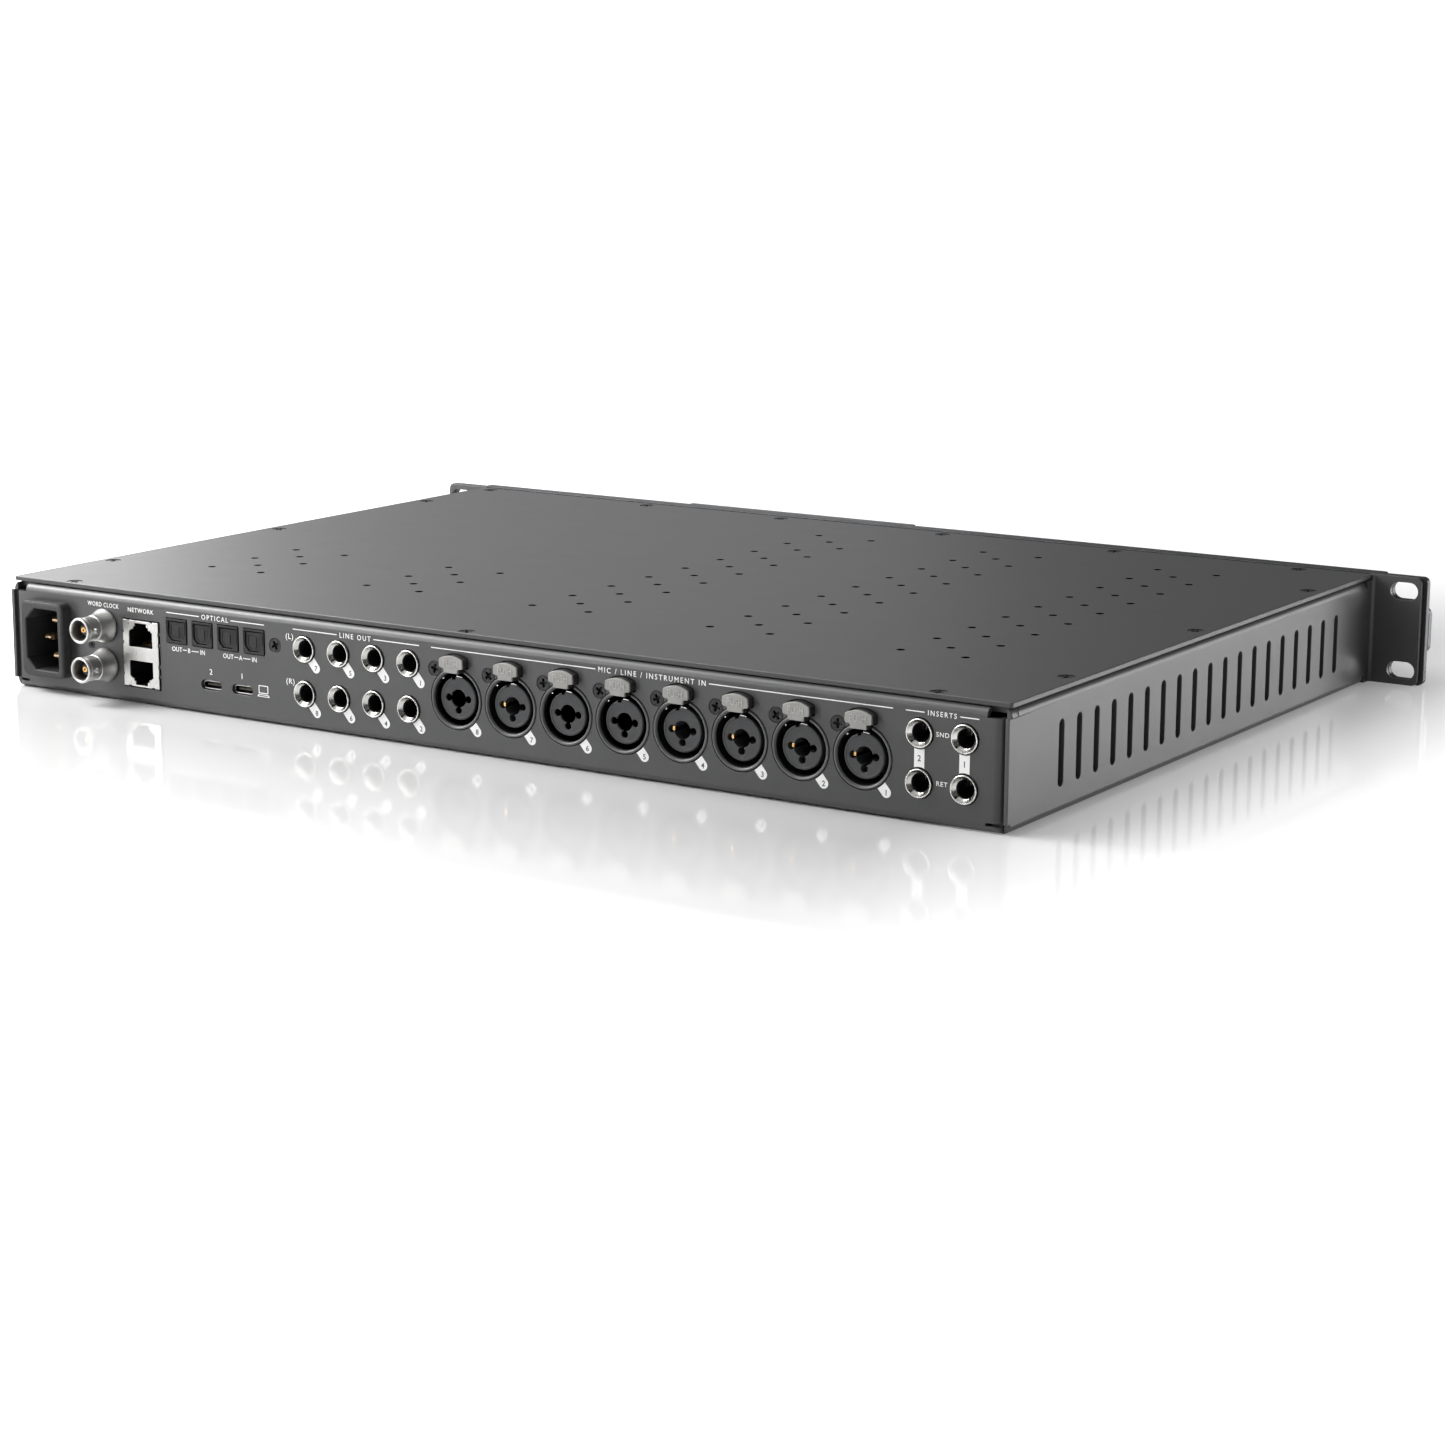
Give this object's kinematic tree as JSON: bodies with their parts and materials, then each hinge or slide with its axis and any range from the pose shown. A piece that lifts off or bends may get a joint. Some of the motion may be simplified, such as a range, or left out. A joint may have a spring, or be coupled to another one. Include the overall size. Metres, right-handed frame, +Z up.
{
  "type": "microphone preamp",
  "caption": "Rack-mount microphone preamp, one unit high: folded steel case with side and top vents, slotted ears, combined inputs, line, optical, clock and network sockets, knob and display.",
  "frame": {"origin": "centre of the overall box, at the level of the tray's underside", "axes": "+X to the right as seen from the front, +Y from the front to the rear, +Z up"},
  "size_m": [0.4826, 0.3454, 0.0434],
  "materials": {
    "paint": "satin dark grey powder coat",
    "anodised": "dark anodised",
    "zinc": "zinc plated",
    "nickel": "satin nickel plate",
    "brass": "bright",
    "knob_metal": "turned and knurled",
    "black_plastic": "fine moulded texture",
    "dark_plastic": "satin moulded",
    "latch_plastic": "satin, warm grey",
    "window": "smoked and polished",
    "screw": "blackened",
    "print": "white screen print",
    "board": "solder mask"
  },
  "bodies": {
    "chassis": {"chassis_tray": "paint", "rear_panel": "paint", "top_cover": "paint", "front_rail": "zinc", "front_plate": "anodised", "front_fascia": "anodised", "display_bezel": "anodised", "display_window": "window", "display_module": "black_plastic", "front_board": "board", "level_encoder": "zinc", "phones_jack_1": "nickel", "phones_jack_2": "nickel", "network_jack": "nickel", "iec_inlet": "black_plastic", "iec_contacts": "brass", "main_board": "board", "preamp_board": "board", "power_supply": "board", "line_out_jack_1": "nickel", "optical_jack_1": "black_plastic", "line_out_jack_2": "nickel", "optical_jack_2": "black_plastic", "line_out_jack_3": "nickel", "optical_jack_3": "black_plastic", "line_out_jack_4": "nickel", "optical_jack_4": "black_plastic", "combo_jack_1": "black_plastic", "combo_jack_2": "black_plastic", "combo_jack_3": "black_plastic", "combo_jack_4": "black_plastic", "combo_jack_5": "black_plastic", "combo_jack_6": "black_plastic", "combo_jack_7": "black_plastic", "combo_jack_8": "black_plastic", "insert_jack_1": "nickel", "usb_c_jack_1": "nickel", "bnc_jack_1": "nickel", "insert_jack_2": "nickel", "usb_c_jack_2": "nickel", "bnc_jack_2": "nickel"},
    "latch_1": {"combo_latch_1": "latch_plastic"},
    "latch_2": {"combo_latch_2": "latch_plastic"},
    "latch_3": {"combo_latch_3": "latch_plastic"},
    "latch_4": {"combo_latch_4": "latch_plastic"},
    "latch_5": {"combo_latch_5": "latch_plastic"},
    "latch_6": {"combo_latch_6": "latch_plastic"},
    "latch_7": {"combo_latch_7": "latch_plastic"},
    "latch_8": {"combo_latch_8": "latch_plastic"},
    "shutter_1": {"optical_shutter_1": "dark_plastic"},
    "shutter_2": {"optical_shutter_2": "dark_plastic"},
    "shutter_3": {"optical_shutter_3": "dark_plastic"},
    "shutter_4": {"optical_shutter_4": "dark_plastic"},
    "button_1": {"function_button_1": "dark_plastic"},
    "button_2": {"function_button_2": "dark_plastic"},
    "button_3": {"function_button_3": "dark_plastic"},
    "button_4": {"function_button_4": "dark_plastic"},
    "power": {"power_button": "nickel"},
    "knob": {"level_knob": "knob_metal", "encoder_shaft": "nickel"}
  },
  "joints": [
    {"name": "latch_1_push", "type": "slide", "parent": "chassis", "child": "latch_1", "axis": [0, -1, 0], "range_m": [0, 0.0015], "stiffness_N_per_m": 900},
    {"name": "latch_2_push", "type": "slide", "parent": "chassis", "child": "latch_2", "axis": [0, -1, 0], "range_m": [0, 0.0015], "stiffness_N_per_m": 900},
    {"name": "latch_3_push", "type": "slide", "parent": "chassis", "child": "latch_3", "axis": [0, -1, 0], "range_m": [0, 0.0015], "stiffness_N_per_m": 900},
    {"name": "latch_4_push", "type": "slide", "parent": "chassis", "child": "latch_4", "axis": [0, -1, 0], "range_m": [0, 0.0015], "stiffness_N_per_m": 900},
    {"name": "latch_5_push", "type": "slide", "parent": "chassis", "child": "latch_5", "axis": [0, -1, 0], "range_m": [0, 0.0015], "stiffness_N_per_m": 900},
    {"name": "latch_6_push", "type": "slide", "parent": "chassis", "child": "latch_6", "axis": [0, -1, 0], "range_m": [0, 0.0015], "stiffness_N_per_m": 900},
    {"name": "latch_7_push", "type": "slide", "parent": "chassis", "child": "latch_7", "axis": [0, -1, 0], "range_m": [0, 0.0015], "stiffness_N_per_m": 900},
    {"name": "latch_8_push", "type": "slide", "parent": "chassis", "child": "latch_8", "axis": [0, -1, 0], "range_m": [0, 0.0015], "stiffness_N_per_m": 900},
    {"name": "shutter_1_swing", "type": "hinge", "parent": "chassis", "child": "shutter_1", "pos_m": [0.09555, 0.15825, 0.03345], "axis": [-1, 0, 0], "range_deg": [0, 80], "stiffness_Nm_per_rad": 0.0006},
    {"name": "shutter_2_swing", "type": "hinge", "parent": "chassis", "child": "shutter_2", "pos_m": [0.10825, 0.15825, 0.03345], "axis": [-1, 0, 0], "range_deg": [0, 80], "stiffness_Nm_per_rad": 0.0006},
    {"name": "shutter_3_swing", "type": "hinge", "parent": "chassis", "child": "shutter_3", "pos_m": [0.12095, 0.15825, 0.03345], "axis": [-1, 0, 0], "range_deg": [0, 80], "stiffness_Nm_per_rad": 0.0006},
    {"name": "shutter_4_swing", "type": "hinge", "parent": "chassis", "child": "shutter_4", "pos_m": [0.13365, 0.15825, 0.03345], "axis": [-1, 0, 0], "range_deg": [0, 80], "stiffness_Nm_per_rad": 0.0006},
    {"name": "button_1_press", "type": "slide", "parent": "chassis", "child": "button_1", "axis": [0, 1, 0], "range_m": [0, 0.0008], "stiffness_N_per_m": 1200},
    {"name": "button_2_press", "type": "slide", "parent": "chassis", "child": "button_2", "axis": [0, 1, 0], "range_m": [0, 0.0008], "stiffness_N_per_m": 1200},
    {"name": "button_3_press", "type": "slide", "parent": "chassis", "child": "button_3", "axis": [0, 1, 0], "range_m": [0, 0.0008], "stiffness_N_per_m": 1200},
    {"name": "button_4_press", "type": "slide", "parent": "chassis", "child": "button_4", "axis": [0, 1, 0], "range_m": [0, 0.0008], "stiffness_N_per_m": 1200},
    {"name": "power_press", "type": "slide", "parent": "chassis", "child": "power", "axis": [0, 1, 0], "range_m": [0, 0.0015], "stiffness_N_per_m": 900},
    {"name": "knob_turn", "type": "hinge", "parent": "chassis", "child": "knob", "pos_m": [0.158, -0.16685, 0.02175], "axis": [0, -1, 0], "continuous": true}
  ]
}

▸ Task requirements
Restate the listing in full, word for word.

▸ Output for this task
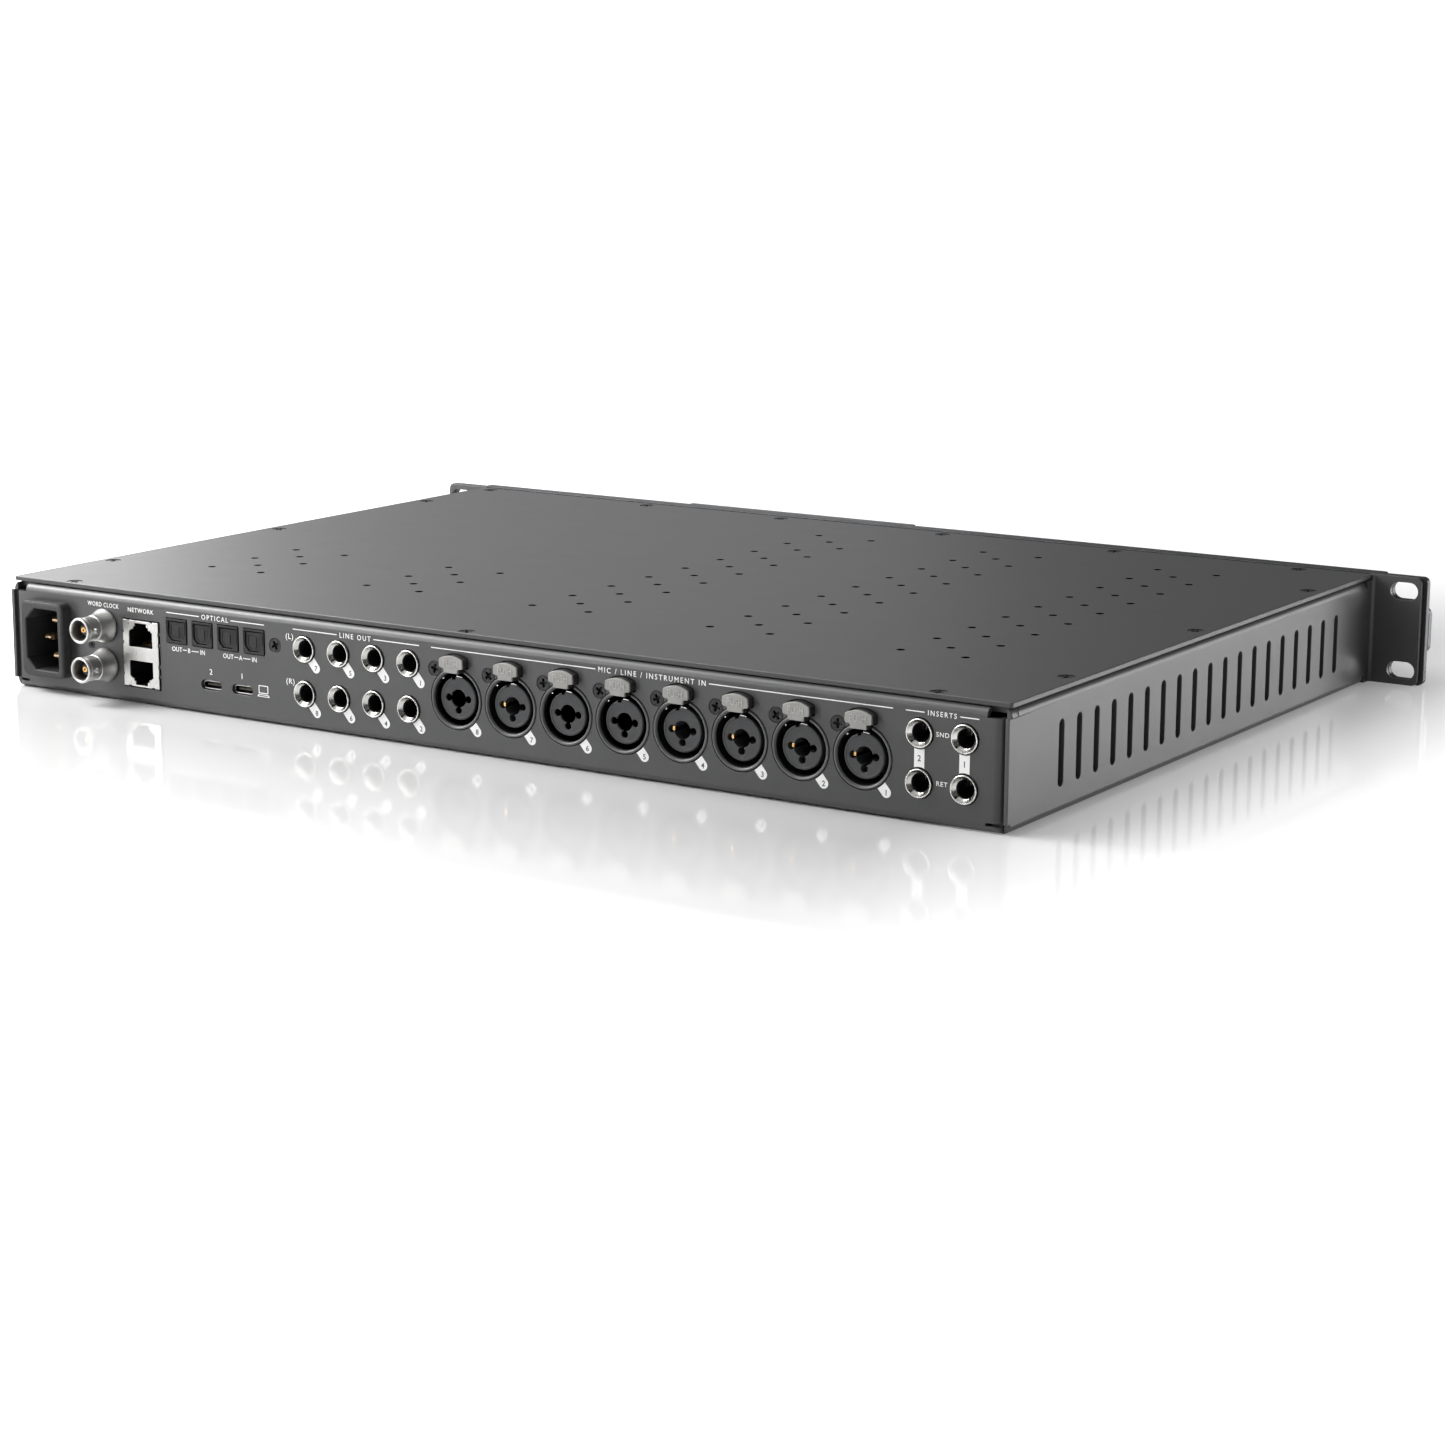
Give this object's kinematic tree as JSON: bodies with their parts and materials, then each hinge or slide with its axis and any range from the pose shown. A piece that lifts off or bends may get a joint. Some of the motion may be simplified, such as a range, or left out. A joint may have a spring, or be coupled to another one. Include the overall size. Metres, right-handed frame, +Z up.
{
  "type": "microphone preamp",
  "caption": "Rack-mount microphone preamp, one unit high: folded steel case with side and top vents, slotted ears, combined inputs, line, optical, clock and network sockets, knob and display.",
  "frame": {"origin": "centre of the overall box, at the level of the tray's underside", "axes": "+X to the right as seen from the front, +Y from the front to the rear, +Z up"},
  "size_m": [0.4826, 0.3454, 0.0434],
  "materials": {
    "paint": "satin dark grey powder coat",
    "anodised": "dark anodised",
    "zinc": "zinc plated",
    "nickel": "satin nickel plate",
    "brass": "bright",
    "knob_metal": "turned and knurled",
    "black_plastic": "fine moulded texture",
    "dark_plastic": "satin moulded",
    "latch_plastic": "satin, warm grey",
    "window": "smoked and polished",
    "screw": "blackened",
    "print": "white screen print",
    "board": "solder mask"
  },
  "bodies": {
    "chassis": {"chassis_tray": "paint", "rear_panel": "paint", "top_cover": "paint", "front_rail": "zinc", "front_plate": "anodised", "front_fascia": "anodised", "display_bezel": "anodised", "display_window": "window", "display_module": "black_plastic", "front_board": "board", "level_encoder": "zinc", "phones_jack_1": "nickel", "phones_jack_2": "nickel", "network_jack": "nickel", "iec_inlet": "black_plastic", "iec_contacts": "brass", "main_board": "board", "preamp_board": "board", "power_supply": "board", "line_out_jack_1": "nickel", "optical_jack_1": "black_plastic", "line_out_jack_2": "nickel", "optical_jack_2": "black_plastic", "line_out_jack_3": "nickel", "optical_jack_3": "black_plastic", "line_out_jack_4": "nickel", "optical_jack_4": "black_plastic", "combo_jack_1": "black_plastic", "combo_jack_2": "black_plastic", "combo_jack_3": "black_plastic", "combo_jack_4": "black_plastic", "combo_jack_5": "black_plastic", "combo_jack_6": "black_plastic", "combo_jack_7": "black_plastic", "combo_jack_8": "black_plastic", "insert_jack_1": "nickel", "usb_c_jack_1": "nickel", "bnc_jack_1": "nickel", "insert_jack_2": "nickel", "usb_c_jack_2": "nickel", "bnc_jack_2": "nickel"},
    "latch_1": {"combo_latch_1": "latch_plastic"},
    "latch_2": {"combo_latch_2": "latch_plastic"},
    "latch_3": {"combo_latch_3": "latch_plastic"},
    "latch_4": {"combo_latch_4": "latch_plastic"},
    "latch_5": {"combo_latch_5": "latch_plastic"},
    "latch_6": {"combo_latch_6": "latch_plastic"},
    "latch_7": {"combo_latch_7": "latch_plastic"},
    "latch_8": {"combo_latch_8": "latch_plastic"},
    "shutter_1": {"optical_shutter_1": "dark_plastic"},
    "shutter_2": {"optical_shutter_2": "dark_plastic"},
    "shutter_3": {"optical_shutter_3": "dark_plastic"},
    "shutter_4": {"optical_shutter_4": "dark_plastic"},
    "button_1": {"function_button_1": "dark_plastic"},
    "button_2": {"function_button_2": "dark_plastic"},
    "button_3": {"function_button_3": "dark_plastic"},
    "button_4": {"function_button_4": "dark_plastic"},
    "power": {"power_button": "nickel"},
    "knob": {"level_knob": "knob_metal", "encoder_shaft": "nickel"}
  },
  "joints": [
    {"name": "latch_1_push", "type": "slide", "parent": "chassis", "child": "latch_1", "axis": [0, -1, 0], "range_m": [0, 0.0015], "stiffness_N_per_m": 900},
    {"name": "latch_2_push", "type": "slide", "parent": "chassis", "child": "latch_2", "axis": [0, -1, 0], "range_m": [0, 0.0015], "stiffness_N_per_m": 900},
    {"name": "latch_3_push", "type": "slide", "parent": "chassis", "child": "latch_3", "axis": [0, -1, 0], "range_m": [0, 0.0015], "stiffness_N_per_m": 900},
    {"name": "latch_4_push", "type": "slide", "parent": "chassis", "child": "latch_4", "axis": [0, -1, 0], "range_m": [0, 0.0015], "stiffness_N_per_m": 900},
    {"name": "latch_5_push", "type": "slide", "parent": "chassis", "child": "latch_5", "axis": [0, -1, 0], "range_m": [0, 0.0015], "stiffness_N_per_m": 900},
    {"name": "latch_6_push", "type": "slide", "parent": "chassis", "child": "latch_6", "axis": [0, -1, 0], "range_m": [0, 0.0015], "stiffness_N_per_m": 900},
    {"name": "latch_7_push", "type": "slide", "parent": "chassis", "child": "latch_7", "axis": [0, -1, 0], "range_m": [0, 0.0015], "stiffness_N_per_m": 900},
    {"name": "latch_8_push", "type": "slide", "parent": "chassis", "child": "latch_8", "axis": [0, -1, 0], "range_m": [0, 0.0015], "stiffness_N_per_m": 900},
    {"name": "shutter_1_swing", "type": "hinge", "parent": "chassis", "child": "shutter_1", "pos_m": [0.09555, 0.15825, 0.03345], "axis": [-1, 0, 0], "range_deg": [0, 80], "stiffness_Nm_per_rad": 0.0006},
    {"name": "shutter_2_swing", "type": "hinge", "parent": "chassis", "child": "shutter_2", "pos_m": [0.10825, 0.15825, 0.03345], "axis": [-1, 0, 0], "range_deg": [0, 80], "stiffness_Nm_per_rad": 0.0006},
    {"name": "shutter_3_swing", "type": "hinge", "parent": "chassis", "child": "shutter_3", "pos_m": [0.12095, 0.15825, 0.03345], "axis": [-1, 0, 0], "range_deg": [0, 80], "stiffness_Nm_per_rad": 0.0006},
    {"name": "shutter_4_swing", "type": "hinge", "parent": "chassis", "child": "shutter_4", "pos_m": [0.13365, 0.15825, 0.03345], "axis": [-1, 0, 0], "range_deg": [0, 80], "stiffness_Nm_per_rad": 0.0006},
    {"name": "button_1_press", "type": "slide", "parent": "chassis", "child": "button_1", "axis": [0, 1, 0], "range_m": [0, 0.0008], "stiffness_N_per_m": 1200},
    {"name": "button_2_press", "type": "slide", "parent": "chassis", "child": "button_2", "axis": [0, 1, 0], "range_m": [0, 0.0008], "stiffness_N_per_m": 1200},
    {"name": "button_3_press", "type": "slide", "parent": "chassis", "child": "button_3", "axis": [0, 1, 0], "range_m": [0, 0.0008], "stiffness_N_per_m": 1200},
    {"name": "button_4_press", "type": "slide", "parent": "chassis", "child": "button_4", "axis": [0, 1, 0], "range_m": [0, 0.0008], "stiffness_N_per_m": 1200},
    {"name": "power_press", "type": "slide", "parent": "chassis", "child": "power", "axis": [0, 1, 0], "range_m": [0, 0.0015], "stiffness_N_per_m": 900},
    {"name": "knob_turn", "type": "hinge", "parent": "chassis", "child": "knob", "pos_m": [0.158, -0.16685, 0.02175], "axis": [0, -1, 0], "continuous": true}
  ]
}